Voltando a Princesa Isabel, além da obra de saneamento básico parada, um projeto de instalação de três poços em sítios do município também está incompleto. O contrato é de cerca de R$ 130 mil. O dinheiro foi quase todo pago pela prefeitura, mas a construtora só perfurou dois poços, que estão fechados no momento. No terceiro, o local nem chegou a ser marcado.
“Os moradores aqui ficaram felizes, achamos que ia sair logo, mas ninguém sabe o que aconteceu. Se saísse aquele poço ali era uma mão na roda, como diz o nordestino.

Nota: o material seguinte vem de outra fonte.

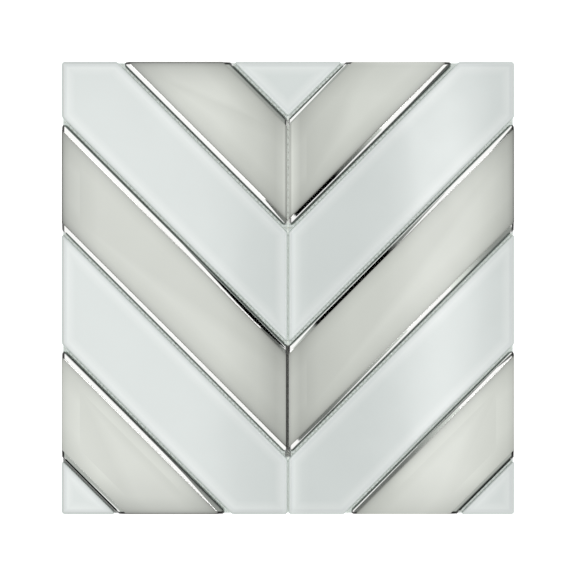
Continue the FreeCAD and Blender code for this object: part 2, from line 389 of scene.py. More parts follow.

Eu ainda tenho um barreiro pra pegar água, mas muita gente só depende do carro-pipa, é complicado”, explica a agricultora Márcia Michele.
Toda quinta-feira pela manhã, Márcia Michele e o marido, Ivanildo Honorato, vão até uma cisterna pública onde pegam água que é deixada por um carro-pipa. Quando essa água acaba, eles vão até um barreiro que existe atrás da casa dos dois para encher um tambor que fica no local. A água desce para a casa deles através de um encanamento feito pela família. A água do barreiro é usada para lavar a casa, roupa, louça e para tomar banho, mas não serve para beber. “É água de chuva e, mesmo assim, não dura muito. Quando chega no fim do ano, se não chover, a água fica barrenta e não serve mais pra nada. Se tivesse o poço ali, ia ser um milagre na vida da gente, só sabe quem mora aqui e por enquanto só depende de chuva”, diz Márcia.
O engenheiro agrônomo Elias Borja, da Empresa de Assistência Técnica e Extensão Rural da Paraíba (Emater) em Ouro Velho, analisa que a falta de assistência para os moradores do semiárido contribui para o êxodo rural. “O que vemos é só mais um exemplo de recurso mal aplicado no semiárido. É um problema geral para os moradores, para a produtividade, para o desenvolvimento da região. Sem condições dignas de viver, o agricultor vai procurar os grandes centros urbanos e isso causa um efeito dominó: as cidades ficam superlotadas, cresce o número de moradores na periferia e, consequentemente, a violência, os índices de pobreza e todos os outros problemas”, conclui.